WHAT IS EXPECTED: Look through the lines and report how many include the word "FreeCAD", giving nothing but the number.

SOURCE MATERIAL:
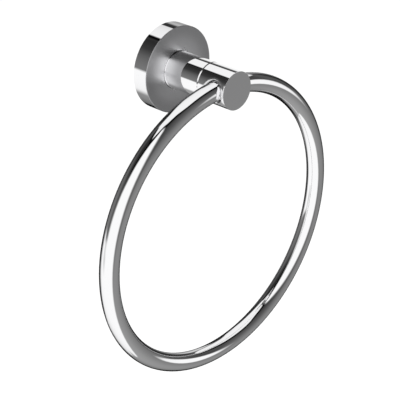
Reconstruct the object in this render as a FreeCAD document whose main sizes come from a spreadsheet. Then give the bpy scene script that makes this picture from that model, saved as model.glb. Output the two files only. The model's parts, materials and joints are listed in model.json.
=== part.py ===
"""Wall towel ring: a hanging ring that passes through the head of a round post.

Millimetres, +Z up. The origin is the middle of the back face, on the wall. The wall is the plane Y = 0 and
the post stands out of it along -Y. The ring hangs in a plane parallel to the wall.
"""

import FreeCAD
import Part
import Sketcher

import math
import os

SIZES = [
    # round wall cover
    ("plate_diameter", 46.0, "outside diameter of the wall cover"),
    ("plate_depth", 9.0, "from the wall to the front face of the cover"),
    ("plate_wall", 1.2, "wall of the cover, rim and front"),
    ("plate_edge_chamfer", 0.25, "chamfer round the cover's front edge"),
    ("plate_hole_clearance", 0.1, "radial gap between the post and the hole it comes out of"),
    ("plate_hole_chamfer", 0.35, "chamfer of that hole at the front"),
    # post and head
    ("post_diameter", 20.0, "outside diameter of the post and of its head"),
    ("projection", 50.0, "from the wall to the flat end of the head"),
    ("head_length", 18.0, "length of the head, end face to joint"),
    ("joint_chamfer", 0.4, "chamfer on each side of the joint between post and head"),
    ("end_chamfer", 0.2, "chamfer round the flat end face"),
    ("spigot_diameter", 8.0, "thread on the head that screws into the post"),
    ("spigot_length", 8.0, "length of that thread"),
    ("spigot_clearance", 0.05, "radial gap in the thread"),
    ("spigot_end_gap", 1.0, "room past the end of the thread"),
    # ring and the cross hole it passes through
    ("ring_centre_diameter", 156.0, "diameter of the ring's centre line"),
    ("ring_bar_diameter", 10.0, "diameter of the round bar that the ring is bent from"),
    ("bore_play", 0.12, "least gap between the ring and the cross hole"),
    ("bore_end_wall", 2.2, "metal between the cross hole and the end face"),
    ("mouth_chamfer", 0.9, "edge break of the cross hole's two mouths"),
    # hidden bracket on the wall
    ("bracket_thickness", 2.5, "thickness of the bracket's disc"),
    ("bracket_clearance", 0.3, "radial gap between the disc and the inside of the cover"),
    ("hub_diameter", 12.0, "hub that the post slides over"),
    ("hub_length", 8.0, "length of the hub in front of the disc"),
    ("hub_clearance", 0.05, "radial gap between hub and post"),
    ("hub_end_gap", 0.5, "room past the end of the hub"),
    ("hub_edge_chamfer", 0.5, "chamfer round the hub's end"),
    ("wall_hole_diameter", 4.5, "holes for the two wall screws"),
    # grub screw that locks the post on the hub
    ("grub_diameter", 4.0, "thread of the grub screw"),
    ("grub_setback", 2.9, "from the back end of the post to the screw's axis"),
    ("grub_sink", 0.3, "how far the screw lies under the post's surface"),
    ("grub_clearance", 0.05, "radial gap in the screw's thread"),
    ("grub_key_width", 2.0, "across the flats of the screw's hex socket"),
    ("grub_key_depth", 1.8, "depth of the hex socket"),
    ("hub_groove_depth", 0.5, "groove round the hub that the screw's tip sits in"),
]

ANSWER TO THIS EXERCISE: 2